GOAL:
Exactly the lines from the one with "rod_post();" to the one with "zip(*points))), Vector(map(max, zip(*points)))", both included, are to be printed again; leave out the rest.

-------- DATASET EXCERPT --------

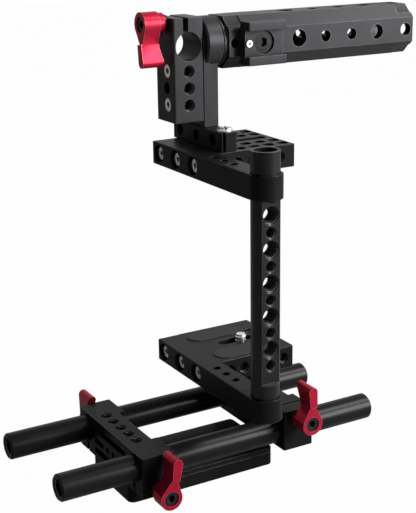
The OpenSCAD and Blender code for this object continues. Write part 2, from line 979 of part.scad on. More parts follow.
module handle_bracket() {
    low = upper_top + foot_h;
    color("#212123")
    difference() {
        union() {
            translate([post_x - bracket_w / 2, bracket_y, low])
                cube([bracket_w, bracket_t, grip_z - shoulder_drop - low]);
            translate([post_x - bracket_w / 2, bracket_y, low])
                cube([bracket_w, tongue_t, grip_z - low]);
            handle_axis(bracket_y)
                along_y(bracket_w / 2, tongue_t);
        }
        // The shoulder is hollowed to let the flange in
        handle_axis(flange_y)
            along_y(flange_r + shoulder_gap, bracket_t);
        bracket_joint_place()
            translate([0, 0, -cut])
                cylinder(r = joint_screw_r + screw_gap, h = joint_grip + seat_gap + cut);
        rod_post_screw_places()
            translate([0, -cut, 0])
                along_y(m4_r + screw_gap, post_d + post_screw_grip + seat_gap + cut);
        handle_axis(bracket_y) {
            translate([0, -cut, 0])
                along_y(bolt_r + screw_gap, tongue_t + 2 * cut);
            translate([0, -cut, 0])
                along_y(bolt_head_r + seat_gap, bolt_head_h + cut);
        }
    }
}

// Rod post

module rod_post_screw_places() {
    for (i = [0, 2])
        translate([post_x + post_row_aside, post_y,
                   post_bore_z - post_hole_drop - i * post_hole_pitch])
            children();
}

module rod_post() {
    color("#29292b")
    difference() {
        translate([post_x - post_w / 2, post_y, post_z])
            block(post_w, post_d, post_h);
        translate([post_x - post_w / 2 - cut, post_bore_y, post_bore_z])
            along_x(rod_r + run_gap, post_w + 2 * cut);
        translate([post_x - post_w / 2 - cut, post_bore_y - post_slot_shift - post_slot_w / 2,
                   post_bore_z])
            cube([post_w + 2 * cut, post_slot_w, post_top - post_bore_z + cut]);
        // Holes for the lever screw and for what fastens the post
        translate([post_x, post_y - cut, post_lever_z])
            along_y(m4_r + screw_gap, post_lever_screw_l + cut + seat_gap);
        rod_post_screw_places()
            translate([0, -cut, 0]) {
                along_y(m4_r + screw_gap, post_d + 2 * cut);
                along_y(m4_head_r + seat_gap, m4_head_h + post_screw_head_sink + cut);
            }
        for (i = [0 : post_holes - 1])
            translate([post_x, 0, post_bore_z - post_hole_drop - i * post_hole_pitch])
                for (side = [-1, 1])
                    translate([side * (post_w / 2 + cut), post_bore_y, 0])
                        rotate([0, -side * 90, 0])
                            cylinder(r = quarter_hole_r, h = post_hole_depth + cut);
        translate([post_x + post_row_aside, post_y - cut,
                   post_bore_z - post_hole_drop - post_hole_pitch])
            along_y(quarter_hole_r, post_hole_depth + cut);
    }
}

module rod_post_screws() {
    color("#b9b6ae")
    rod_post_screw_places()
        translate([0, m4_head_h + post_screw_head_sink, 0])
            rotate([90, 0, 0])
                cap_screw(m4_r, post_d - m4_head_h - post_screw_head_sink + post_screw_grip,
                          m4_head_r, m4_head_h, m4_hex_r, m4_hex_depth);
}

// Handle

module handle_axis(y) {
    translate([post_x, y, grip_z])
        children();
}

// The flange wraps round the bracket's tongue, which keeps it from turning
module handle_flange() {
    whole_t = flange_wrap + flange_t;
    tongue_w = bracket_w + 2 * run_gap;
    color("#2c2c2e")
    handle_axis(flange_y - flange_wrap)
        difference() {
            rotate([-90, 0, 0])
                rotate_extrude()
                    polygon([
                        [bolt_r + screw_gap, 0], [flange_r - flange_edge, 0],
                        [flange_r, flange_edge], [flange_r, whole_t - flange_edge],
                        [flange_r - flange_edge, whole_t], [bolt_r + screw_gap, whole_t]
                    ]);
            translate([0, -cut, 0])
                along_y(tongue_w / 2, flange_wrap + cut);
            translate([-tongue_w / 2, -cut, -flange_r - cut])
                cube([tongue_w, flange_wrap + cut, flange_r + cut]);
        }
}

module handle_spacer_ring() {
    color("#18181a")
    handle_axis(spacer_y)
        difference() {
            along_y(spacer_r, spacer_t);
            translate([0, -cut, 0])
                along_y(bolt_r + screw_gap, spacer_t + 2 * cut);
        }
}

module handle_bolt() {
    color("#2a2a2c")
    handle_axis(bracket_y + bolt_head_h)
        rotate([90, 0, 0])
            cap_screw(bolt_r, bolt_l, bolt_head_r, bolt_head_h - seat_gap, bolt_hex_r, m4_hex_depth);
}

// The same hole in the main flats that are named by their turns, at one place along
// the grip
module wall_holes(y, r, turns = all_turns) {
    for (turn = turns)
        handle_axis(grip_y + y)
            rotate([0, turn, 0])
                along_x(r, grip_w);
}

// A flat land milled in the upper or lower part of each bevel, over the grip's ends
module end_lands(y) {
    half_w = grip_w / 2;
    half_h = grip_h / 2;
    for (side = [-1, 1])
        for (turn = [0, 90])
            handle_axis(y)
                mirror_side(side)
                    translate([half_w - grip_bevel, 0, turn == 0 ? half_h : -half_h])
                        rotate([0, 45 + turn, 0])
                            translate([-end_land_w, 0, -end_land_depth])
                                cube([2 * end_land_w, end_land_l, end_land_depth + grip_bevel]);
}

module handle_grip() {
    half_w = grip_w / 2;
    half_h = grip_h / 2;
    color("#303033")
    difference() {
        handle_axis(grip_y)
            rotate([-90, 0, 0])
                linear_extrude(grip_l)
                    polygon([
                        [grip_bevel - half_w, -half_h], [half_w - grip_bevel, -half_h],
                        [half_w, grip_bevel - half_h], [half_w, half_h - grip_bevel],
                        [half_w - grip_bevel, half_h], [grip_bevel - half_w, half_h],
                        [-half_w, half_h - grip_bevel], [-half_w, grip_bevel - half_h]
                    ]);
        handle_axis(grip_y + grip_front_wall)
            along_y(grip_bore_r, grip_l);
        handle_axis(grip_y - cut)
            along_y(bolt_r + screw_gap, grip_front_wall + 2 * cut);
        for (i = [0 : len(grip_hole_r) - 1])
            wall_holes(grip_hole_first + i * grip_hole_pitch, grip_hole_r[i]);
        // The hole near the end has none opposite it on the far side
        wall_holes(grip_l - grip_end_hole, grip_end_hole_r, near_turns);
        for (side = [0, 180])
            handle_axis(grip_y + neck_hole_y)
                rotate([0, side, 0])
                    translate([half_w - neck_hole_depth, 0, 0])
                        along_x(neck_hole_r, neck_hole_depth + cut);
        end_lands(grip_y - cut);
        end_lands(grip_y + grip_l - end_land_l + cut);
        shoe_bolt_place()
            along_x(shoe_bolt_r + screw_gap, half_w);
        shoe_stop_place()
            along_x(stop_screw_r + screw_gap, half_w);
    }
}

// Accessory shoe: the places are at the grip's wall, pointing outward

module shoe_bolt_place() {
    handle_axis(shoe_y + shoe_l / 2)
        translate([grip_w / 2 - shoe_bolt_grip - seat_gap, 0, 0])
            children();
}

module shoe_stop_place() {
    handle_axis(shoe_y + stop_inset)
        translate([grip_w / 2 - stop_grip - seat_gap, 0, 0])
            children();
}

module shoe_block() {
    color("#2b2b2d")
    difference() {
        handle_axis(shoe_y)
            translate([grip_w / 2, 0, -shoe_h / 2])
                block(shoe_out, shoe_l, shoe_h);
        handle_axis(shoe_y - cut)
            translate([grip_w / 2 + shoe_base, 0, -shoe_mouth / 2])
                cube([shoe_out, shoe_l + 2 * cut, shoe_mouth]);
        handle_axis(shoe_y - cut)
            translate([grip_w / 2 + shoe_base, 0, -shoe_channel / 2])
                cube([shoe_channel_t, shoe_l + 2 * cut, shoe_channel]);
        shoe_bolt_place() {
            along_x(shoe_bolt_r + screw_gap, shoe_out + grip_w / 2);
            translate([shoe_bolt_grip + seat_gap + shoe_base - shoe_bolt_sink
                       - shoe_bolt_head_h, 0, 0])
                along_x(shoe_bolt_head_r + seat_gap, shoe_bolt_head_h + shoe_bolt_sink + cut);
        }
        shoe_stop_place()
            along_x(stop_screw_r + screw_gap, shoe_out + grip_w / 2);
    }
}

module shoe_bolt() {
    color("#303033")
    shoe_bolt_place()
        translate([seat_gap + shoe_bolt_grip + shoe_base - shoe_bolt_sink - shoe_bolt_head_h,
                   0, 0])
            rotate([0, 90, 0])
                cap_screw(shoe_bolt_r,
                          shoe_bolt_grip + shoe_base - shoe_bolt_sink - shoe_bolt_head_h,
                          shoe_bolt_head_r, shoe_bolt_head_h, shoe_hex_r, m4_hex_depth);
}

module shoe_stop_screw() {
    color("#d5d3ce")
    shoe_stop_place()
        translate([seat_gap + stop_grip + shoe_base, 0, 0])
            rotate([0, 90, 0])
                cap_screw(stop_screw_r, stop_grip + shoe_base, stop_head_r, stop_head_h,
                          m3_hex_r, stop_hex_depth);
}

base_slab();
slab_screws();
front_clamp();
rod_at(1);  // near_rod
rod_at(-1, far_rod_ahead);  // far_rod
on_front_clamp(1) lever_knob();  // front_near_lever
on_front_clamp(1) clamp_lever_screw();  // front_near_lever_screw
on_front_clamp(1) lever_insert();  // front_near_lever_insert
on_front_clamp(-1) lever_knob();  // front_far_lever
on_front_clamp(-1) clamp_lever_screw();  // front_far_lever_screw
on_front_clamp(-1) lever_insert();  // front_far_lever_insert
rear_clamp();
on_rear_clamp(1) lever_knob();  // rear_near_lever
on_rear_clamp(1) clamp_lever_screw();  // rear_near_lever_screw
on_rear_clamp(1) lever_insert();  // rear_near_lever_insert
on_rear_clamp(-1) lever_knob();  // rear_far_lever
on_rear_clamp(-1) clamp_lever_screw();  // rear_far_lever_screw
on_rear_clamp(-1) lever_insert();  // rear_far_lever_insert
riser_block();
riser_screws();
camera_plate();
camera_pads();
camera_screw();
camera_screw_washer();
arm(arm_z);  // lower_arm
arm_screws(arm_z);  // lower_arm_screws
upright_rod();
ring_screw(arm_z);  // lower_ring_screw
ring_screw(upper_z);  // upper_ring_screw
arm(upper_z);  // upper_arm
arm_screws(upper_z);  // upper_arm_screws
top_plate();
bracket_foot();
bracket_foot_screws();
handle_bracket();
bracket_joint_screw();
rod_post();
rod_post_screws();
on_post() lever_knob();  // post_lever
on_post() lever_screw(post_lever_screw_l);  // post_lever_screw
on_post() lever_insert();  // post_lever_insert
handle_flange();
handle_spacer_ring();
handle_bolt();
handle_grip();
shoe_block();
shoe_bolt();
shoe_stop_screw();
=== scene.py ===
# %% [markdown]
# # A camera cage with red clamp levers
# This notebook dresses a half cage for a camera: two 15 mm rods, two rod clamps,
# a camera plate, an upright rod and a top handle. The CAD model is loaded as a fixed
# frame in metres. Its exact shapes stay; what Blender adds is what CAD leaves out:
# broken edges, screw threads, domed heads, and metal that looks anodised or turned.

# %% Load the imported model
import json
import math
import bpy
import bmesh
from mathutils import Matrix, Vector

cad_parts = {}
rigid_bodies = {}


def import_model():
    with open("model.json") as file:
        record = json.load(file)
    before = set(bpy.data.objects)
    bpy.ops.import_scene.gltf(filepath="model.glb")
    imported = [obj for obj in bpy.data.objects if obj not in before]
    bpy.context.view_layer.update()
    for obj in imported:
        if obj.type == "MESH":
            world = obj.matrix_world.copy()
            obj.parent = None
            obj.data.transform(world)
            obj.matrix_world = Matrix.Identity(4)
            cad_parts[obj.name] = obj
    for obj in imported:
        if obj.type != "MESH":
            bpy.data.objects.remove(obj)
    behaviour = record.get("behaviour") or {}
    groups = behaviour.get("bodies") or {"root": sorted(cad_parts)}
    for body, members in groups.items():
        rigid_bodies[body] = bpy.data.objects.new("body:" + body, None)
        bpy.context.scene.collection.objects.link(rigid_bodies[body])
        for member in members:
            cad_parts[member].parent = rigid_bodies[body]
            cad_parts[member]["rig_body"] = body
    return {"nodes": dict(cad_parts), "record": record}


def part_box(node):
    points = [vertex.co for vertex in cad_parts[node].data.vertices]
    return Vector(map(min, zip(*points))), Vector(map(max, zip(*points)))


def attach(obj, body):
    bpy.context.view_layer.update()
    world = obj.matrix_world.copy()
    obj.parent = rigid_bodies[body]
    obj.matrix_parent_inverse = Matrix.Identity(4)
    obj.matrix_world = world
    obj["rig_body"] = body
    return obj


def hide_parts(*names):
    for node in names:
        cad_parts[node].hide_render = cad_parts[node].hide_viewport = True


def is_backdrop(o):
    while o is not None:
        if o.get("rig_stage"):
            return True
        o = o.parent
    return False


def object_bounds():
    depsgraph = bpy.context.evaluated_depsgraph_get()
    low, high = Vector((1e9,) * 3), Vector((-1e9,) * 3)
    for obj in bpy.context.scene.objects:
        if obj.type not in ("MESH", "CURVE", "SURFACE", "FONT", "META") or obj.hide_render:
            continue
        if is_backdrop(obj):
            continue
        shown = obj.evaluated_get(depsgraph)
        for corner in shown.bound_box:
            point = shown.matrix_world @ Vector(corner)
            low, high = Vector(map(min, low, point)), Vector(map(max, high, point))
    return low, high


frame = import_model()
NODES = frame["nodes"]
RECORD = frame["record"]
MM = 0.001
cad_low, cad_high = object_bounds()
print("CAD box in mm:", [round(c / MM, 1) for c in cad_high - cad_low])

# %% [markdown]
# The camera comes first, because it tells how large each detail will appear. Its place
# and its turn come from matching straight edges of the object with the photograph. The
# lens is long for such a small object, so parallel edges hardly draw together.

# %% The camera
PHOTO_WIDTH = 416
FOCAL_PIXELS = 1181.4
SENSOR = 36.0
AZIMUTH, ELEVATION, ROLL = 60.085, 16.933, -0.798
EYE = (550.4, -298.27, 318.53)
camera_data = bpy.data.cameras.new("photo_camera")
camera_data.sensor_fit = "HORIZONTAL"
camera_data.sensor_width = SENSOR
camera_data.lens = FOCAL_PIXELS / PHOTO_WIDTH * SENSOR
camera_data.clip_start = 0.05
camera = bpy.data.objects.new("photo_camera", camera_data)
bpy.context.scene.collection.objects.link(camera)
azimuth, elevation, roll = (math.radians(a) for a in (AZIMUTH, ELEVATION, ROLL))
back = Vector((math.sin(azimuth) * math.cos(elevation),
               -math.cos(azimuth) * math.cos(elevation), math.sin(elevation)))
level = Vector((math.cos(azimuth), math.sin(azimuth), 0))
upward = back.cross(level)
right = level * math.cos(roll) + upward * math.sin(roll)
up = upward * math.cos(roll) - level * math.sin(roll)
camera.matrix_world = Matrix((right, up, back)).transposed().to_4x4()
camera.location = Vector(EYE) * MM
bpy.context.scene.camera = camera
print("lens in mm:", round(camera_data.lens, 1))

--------

COMPLETE ANSWER:
rod_post();
rod_post_screws();
on_post() lever_knob();  // post_lever
on_post() lever_screw(post_lever_screw_l);  // post_lever_screw
on_post() lever_insert();  // post_lever_insert
handle_flange();
handle_spacer_ring();
handle_bolt();
handle_grip();
shoe_block();
shoe_bolt();
shoe_stop_screw();
=== scene.py ===
# %% [markdown]
# # A camera cage with red clamp levers
# This notebook dresses a half cage for a camera: two 15 mm rods, two rod clamps,
# a camera plate, an upright rod and a top handle. The CAD model is loaded as a fixed
# frame in metres. Its exact shapes stay; what Blender adds is what CAD leaves out:
# broken edges, screw threads, domed heads, and metal that looks anodised or turned.

# %% Load the imported model
import json
import math
import bpy
import bmesh
from mathutils import Matrix, Vector

cad_parts = {}
rigid_bodies = {}


def import_model():
    with open("model.json") as file:
        record = json.load(file)
    before = set(bpy.data.objects)
    bpy.ops.import_scene.gltf(filepath="model.glb")
    imported = [obj for obj in bpy.data.objects if obj not in before]
    bpy.context.view_layer.update()
    for obj in imported:
        if obj.type == "MESH":
            world = obj.matrix_world.copy()
            obj.parent = None
            obj.data.transform(world)
            obj.matrix_world = Matrix.Identity(4)
            cad_parts[obj.name] = obj
    for obj in imported:
        if obj.type != "MESH":
            bpy.data.objects.remove(obj)
    behaviour = record.get("behaviour") or {}
    groups = behaviour.get("bodies") or {"root": sorted(cad_parts)}
    for body, members in groups.items():
        rigid_bodies[body] = bpy.data.objects.new("body:" + body, None)
        bpy.context.scene.collection.objects.link(rigid_bodies[body])
        for member in members:
            cad_parts[member].parent = rigid_bodies[body]
            cad_parts[member]["rig_body"] = body
    return {"nodes": dict(cad_parts), "record": record}


def part_box(node):
    points = [vertex.co for vertex in cad_parts[node].data.vertices]
    return Vector(map(min, zip(*points))), Vector(map(max, zip(*points)))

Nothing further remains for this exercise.